If you study across devices, treat offline downloads as “per device.” Then make sure progress syncing is stable so you do not trigger extra refreshes or replays. This language app sync test across devices helps you spot the common causes of missing progress and repeated downloads.
For a practical explanation of why “data saver” features work (compression, lower quality media, and fewer background requests), see Simology’s overview of data saver and compression.
The settings that save the most data (iOS, Android, and inside the app)

iOS (iPhone) paths to reduce cellular use (2026)

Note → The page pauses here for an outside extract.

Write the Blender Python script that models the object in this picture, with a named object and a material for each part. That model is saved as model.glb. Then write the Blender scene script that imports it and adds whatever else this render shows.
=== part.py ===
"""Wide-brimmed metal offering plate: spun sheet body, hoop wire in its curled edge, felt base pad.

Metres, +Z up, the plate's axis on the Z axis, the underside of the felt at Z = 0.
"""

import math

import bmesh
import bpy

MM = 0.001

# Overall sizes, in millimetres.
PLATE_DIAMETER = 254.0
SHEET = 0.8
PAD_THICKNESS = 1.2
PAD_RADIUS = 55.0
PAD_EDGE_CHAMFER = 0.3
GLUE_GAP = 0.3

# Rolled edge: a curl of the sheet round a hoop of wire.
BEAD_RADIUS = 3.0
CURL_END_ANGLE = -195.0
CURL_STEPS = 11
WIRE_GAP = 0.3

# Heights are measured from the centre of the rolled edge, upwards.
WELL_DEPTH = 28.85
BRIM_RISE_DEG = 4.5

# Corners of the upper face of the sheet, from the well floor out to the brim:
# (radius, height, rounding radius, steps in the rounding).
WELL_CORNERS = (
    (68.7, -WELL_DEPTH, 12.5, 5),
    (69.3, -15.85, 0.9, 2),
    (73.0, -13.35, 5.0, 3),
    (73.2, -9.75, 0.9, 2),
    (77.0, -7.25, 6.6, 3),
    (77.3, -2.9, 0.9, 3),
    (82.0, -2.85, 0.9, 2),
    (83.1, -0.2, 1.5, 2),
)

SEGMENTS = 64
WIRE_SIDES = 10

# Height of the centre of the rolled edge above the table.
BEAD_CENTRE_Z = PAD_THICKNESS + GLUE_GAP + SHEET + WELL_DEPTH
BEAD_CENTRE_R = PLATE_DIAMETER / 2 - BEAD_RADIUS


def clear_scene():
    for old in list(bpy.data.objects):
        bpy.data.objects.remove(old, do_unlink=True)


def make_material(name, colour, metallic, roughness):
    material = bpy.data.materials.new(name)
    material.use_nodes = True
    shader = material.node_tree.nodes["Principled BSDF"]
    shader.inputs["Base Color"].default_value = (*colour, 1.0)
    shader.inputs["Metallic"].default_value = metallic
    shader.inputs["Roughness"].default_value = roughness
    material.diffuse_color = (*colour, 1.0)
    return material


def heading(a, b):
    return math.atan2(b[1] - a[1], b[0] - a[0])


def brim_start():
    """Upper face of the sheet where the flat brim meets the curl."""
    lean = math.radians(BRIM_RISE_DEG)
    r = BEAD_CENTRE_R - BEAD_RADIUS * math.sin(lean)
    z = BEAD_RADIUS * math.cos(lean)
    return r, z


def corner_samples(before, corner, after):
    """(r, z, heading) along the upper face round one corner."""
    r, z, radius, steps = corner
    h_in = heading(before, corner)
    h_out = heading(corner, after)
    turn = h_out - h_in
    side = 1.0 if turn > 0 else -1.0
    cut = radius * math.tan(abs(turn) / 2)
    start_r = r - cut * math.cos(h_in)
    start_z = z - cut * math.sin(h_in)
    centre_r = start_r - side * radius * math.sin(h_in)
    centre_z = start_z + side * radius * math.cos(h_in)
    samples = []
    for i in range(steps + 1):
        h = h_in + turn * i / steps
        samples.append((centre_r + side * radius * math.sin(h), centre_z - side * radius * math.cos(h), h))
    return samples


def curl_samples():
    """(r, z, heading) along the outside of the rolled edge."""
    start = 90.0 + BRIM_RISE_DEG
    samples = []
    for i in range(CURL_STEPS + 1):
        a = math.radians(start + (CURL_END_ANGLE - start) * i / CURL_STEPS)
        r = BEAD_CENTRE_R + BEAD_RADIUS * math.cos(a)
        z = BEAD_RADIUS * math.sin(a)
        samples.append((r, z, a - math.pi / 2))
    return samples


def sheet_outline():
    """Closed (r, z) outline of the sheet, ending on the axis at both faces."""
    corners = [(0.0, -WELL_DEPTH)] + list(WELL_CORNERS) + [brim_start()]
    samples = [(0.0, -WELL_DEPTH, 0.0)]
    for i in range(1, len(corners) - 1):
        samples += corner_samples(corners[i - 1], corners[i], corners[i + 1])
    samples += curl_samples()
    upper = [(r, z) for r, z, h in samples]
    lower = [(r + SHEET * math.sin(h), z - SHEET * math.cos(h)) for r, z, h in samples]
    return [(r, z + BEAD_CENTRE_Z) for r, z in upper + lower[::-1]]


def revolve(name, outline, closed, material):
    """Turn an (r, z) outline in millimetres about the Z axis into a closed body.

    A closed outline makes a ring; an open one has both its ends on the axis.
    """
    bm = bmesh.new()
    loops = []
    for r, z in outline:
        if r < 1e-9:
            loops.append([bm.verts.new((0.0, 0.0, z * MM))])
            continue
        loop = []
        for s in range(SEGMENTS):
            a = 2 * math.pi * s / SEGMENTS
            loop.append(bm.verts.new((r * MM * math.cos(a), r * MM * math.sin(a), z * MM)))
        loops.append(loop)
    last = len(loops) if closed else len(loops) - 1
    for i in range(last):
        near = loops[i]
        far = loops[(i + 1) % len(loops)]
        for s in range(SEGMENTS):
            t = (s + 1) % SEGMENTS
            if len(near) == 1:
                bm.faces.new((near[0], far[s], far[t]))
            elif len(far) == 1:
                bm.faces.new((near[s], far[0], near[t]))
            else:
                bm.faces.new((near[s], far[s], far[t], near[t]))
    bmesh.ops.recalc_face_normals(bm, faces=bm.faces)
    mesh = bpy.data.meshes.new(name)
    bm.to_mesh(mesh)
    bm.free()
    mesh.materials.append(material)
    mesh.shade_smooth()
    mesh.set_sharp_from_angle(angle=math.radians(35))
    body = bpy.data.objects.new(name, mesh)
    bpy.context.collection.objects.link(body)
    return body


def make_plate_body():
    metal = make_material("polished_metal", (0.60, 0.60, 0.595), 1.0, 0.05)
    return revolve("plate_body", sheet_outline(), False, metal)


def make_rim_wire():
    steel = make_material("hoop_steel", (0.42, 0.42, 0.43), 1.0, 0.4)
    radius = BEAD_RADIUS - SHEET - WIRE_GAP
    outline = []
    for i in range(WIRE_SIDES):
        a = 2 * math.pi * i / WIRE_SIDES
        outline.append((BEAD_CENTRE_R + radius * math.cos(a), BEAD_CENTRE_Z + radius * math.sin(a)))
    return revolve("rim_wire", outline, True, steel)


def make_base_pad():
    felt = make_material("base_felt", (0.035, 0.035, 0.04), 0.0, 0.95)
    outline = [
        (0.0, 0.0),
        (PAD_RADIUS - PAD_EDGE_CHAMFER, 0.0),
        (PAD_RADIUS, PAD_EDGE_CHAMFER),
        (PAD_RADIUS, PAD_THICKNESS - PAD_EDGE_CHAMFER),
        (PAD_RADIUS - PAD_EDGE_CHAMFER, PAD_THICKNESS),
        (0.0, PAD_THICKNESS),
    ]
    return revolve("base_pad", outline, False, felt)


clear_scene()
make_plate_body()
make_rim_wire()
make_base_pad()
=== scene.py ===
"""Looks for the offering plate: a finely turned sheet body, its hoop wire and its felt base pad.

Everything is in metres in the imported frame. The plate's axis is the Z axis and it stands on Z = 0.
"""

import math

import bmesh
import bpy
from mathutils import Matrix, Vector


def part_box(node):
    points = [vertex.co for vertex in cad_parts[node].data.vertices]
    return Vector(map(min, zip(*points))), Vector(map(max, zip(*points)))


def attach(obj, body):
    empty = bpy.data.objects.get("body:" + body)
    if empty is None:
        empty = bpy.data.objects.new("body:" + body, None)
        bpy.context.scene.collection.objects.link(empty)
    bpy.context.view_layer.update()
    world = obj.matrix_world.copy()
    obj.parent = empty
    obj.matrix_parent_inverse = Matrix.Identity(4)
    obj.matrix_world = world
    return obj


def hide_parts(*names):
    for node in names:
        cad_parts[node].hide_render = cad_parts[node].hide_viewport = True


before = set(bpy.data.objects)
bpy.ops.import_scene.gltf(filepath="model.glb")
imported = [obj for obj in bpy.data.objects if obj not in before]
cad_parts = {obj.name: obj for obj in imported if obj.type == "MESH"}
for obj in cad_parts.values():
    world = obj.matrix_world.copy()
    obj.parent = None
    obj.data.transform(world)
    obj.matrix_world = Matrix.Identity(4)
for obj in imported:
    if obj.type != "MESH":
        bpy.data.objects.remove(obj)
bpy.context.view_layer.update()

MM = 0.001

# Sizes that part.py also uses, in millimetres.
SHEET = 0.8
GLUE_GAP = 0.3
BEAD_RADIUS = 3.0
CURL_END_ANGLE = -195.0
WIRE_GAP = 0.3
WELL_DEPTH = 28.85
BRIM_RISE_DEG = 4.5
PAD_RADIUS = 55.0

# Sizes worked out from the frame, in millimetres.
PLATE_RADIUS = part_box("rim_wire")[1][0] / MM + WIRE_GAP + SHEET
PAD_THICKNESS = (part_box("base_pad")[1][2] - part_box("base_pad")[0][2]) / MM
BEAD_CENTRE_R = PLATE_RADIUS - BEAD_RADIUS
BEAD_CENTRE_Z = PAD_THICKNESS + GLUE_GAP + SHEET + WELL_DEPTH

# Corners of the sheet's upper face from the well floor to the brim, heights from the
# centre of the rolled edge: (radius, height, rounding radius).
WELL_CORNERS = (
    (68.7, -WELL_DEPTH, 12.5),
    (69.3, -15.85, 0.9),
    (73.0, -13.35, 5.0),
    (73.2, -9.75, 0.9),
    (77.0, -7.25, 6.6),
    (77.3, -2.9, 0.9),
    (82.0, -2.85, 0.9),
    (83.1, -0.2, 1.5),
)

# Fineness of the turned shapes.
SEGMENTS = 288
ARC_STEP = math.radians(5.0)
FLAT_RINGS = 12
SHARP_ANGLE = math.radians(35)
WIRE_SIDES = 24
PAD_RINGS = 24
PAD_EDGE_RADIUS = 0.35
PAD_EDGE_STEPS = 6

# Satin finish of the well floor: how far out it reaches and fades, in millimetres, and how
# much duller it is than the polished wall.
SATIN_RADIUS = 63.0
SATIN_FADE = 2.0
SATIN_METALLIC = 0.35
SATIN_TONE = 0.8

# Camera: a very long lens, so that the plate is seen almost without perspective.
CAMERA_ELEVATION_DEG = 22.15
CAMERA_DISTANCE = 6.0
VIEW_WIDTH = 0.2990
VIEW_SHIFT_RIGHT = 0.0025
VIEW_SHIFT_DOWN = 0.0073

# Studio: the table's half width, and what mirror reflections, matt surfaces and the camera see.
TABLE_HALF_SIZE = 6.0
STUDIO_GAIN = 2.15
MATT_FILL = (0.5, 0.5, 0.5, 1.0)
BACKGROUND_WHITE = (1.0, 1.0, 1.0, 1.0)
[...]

- Low Data Mode on cellular: Settings > Cellular > Cellular Data Options > Data Mode > Low Data Mode
- Low Data Mode on Wi-Fi: Settings > Wi-Fi > (i) next to your network > Low Data Mode
- Block cellular for one app: Settings > Cellular > scroll to the app > toggle OFF
- Reduce background activity: Settings > General > Background App Refresh > Off (or Wi-Fi)
Also check Wi-Fi Assist: Settings > Cellular > scroll to bottom > Wi-Fi Assist (turn it OFF during testing).

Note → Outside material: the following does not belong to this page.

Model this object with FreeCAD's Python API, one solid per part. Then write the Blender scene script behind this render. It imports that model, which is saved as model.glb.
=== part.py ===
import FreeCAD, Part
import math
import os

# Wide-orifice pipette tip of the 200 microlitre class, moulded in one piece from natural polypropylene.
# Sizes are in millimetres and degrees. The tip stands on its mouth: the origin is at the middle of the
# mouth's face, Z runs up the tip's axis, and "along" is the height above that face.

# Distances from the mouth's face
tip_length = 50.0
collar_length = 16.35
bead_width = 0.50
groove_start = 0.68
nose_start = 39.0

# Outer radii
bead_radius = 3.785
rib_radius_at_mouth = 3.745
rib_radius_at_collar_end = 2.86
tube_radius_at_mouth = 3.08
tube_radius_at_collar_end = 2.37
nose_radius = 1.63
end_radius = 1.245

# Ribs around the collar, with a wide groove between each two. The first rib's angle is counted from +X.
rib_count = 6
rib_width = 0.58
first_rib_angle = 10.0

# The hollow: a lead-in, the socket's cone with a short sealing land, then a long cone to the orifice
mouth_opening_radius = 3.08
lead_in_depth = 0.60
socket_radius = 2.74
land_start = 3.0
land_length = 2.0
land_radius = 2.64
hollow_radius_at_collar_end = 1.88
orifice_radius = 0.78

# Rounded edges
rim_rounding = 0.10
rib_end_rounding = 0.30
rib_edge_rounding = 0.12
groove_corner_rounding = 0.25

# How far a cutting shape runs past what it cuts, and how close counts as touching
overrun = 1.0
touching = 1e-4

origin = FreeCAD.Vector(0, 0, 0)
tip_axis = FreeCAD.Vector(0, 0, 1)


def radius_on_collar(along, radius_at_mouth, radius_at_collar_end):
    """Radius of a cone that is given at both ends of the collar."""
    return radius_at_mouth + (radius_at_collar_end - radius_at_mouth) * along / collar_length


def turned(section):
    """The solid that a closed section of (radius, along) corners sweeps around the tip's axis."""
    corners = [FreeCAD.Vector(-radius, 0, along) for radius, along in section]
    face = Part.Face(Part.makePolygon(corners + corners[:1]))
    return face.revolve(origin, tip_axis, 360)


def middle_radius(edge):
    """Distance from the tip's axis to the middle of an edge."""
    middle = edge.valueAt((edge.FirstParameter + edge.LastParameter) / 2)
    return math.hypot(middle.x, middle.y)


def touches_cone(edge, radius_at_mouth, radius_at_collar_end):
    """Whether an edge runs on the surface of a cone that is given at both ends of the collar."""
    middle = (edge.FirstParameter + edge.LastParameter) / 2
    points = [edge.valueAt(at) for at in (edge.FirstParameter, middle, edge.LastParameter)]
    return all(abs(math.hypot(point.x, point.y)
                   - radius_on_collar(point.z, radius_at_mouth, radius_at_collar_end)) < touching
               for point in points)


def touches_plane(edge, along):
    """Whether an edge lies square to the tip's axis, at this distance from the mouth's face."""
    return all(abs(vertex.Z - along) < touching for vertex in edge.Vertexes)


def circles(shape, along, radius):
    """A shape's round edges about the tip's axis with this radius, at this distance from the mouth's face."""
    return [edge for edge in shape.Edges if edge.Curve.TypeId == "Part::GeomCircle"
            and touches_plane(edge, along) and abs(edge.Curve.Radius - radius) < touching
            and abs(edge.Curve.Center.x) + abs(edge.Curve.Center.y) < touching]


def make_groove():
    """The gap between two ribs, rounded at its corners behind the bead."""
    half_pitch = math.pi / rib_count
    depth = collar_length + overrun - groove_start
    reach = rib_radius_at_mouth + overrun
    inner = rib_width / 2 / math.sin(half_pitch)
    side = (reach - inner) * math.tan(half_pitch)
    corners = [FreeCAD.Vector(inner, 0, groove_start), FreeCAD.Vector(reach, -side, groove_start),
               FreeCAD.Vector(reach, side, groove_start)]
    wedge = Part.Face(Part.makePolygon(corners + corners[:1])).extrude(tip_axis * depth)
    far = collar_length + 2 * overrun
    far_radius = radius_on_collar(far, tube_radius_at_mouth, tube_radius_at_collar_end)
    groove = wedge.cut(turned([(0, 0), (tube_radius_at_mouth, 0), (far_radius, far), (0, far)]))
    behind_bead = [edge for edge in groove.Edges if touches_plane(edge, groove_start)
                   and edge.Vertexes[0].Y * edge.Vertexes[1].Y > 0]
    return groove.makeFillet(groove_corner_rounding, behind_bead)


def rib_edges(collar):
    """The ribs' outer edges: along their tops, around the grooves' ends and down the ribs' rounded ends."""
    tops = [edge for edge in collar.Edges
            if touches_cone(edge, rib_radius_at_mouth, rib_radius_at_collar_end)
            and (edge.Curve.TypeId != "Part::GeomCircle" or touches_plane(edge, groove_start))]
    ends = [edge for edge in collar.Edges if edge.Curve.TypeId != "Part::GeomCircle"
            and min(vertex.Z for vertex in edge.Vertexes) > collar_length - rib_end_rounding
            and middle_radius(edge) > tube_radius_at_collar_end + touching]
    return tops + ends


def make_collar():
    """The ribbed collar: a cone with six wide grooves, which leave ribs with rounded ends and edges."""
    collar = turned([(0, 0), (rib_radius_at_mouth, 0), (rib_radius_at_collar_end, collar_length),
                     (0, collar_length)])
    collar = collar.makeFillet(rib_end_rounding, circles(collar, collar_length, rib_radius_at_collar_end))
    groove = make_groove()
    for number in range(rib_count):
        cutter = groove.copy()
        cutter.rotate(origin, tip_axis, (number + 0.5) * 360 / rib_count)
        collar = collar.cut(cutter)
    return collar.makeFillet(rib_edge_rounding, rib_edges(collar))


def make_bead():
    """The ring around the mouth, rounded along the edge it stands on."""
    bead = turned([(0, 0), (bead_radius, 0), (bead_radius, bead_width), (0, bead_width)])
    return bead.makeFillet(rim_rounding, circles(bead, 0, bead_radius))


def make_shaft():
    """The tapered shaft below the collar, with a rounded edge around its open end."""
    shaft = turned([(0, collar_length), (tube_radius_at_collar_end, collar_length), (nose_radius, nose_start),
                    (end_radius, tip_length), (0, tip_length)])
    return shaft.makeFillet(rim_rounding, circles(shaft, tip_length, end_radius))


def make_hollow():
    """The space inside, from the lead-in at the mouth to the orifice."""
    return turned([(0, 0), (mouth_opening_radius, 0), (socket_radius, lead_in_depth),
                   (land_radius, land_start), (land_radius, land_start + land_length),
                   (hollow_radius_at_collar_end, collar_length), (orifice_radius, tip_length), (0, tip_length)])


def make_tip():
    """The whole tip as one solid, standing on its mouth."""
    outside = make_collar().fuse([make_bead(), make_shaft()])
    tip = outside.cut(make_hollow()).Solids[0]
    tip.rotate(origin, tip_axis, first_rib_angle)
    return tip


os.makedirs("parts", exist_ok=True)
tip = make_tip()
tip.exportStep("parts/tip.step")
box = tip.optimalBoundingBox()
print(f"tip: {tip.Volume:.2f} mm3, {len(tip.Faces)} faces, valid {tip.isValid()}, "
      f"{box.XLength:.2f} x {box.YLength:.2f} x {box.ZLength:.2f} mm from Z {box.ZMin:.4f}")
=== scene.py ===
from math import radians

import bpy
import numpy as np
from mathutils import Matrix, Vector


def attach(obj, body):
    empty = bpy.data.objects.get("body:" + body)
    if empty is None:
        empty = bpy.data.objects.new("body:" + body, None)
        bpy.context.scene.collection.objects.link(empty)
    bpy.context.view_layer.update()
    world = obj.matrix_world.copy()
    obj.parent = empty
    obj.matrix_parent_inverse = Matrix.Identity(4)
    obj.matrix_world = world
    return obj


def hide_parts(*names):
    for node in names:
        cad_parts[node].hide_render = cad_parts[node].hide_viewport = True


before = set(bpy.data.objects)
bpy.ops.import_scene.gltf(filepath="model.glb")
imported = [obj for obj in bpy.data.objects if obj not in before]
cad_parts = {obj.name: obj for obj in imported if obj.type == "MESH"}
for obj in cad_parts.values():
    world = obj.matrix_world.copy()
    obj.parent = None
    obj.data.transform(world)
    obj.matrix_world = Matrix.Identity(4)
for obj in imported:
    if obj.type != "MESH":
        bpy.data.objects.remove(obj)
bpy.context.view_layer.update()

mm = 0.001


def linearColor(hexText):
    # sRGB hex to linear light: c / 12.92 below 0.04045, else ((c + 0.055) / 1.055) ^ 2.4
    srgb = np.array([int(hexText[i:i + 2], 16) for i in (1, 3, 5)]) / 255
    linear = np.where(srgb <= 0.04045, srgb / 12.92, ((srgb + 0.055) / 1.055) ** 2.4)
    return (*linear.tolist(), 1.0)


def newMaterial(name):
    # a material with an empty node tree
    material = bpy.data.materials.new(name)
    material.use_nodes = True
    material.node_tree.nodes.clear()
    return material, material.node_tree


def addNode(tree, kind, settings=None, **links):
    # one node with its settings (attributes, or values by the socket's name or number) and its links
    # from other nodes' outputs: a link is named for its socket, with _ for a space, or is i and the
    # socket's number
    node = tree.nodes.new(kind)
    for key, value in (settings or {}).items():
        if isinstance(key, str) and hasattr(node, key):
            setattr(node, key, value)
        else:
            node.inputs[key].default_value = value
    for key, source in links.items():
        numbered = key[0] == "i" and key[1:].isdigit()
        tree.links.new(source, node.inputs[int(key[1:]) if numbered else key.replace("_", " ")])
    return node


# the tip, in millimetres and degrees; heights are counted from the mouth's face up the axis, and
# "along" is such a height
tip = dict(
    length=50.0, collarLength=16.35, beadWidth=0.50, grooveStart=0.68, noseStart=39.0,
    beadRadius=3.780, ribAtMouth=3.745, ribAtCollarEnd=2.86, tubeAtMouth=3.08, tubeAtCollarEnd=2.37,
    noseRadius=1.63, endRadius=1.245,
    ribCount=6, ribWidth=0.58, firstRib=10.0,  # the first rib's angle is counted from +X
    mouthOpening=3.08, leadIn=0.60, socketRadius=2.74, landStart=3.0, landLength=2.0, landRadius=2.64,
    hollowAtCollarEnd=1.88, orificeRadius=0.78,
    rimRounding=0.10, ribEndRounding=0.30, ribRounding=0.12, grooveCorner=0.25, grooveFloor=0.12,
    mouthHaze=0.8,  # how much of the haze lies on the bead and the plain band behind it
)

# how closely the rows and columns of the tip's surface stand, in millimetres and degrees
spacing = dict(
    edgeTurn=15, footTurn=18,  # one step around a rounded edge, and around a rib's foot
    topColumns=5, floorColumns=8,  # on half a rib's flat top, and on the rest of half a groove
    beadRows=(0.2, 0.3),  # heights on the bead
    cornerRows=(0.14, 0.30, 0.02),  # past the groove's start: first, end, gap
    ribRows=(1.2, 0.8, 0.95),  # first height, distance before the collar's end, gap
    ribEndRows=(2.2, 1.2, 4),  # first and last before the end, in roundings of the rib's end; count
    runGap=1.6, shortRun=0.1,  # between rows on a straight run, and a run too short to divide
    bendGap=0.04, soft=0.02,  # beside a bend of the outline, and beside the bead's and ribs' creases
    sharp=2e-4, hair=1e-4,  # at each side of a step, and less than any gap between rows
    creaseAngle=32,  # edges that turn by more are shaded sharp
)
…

Android paths (Pixel, Samsung, and similar menus)
Android menus vary by brand, but these are common:
- Data Saver: Settings > Network & internet > Data Saver (turn ON)

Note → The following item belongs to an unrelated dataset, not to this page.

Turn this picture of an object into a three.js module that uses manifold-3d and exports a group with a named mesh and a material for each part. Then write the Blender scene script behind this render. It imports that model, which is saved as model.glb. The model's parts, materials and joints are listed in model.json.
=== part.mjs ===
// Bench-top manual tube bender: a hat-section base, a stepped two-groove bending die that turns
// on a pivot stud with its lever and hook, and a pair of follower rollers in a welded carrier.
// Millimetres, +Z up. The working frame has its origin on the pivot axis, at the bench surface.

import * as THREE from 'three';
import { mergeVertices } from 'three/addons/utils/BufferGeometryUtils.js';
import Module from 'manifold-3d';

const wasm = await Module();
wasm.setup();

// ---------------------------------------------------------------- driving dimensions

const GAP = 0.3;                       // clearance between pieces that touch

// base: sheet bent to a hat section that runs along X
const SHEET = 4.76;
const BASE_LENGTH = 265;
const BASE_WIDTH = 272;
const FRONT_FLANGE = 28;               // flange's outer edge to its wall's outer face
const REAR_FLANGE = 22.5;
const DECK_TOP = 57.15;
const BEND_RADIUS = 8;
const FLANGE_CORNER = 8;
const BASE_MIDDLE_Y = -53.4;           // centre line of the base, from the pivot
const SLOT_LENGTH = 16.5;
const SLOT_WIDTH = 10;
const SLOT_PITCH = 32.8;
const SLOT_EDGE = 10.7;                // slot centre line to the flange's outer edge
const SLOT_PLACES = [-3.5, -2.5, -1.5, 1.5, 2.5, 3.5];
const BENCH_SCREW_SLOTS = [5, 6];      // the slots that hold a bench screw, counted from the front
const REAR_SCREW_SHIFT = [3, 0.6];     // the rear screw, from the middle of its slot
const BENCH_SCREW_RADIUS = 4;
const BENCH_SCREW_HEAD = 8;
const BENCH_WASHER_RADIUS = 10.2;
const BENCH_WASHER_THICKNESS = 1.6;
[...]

- Per-app background restriction: Settings > Apps > (your language app) > Mobile data & Wi-Fi (or Data usage) > disable Background data
- Set data warning/limit (carrier-friendly): Settings > Network & internet > SIMs > Data warning & limit
Carrier tools can also help. Many carriers let you set alerts or hard stops in their account app, which reduces bill shock even when app behavior changes.
Common in-app toggles worth hunting for
These usually live under Profile, Settings, Download, Offline, Audio, Video, or Playback. Use this table as a quick reference.
| In-app toggle to look for | What it changes | Typical impact on data |
|---|---|---|
| Download lessons on Wi-Fi only | Prevents accidental downloads on cellular | High savings if you use offline often |
| Autoplay video OFF | Stops surprise video loads in feeds or stories | High savings in video-heavy courses |
| Lower audio quality | Uses smaller audio files (or more compression) | Medium savings, fewer spikes |
| Disable auto-repeat / auto-play audio | Reduces repeated streaming requests | Medium savings in listening drills |
| Limit background sync | Delays progress uploads until you open the app | Low to medium savings, helps standby use |
| Ads personalization OFF (if offered) | Can reduce third-party requests | Low savings, but fewer background calls |
If you are choosing between two apps, it helps to test more than data. A low-data app that never explains grammar can waste your time instead. This 10-minute grammar audit for language apps pairs well with the data test when you are deciding what to keep.
Conclusion
A 15-minute test turns vague worry into a number you can use. Once you know your MB per lesson, you can pick the right mix of streaming and downloads, then lock in data-saving settings at the OS and app level.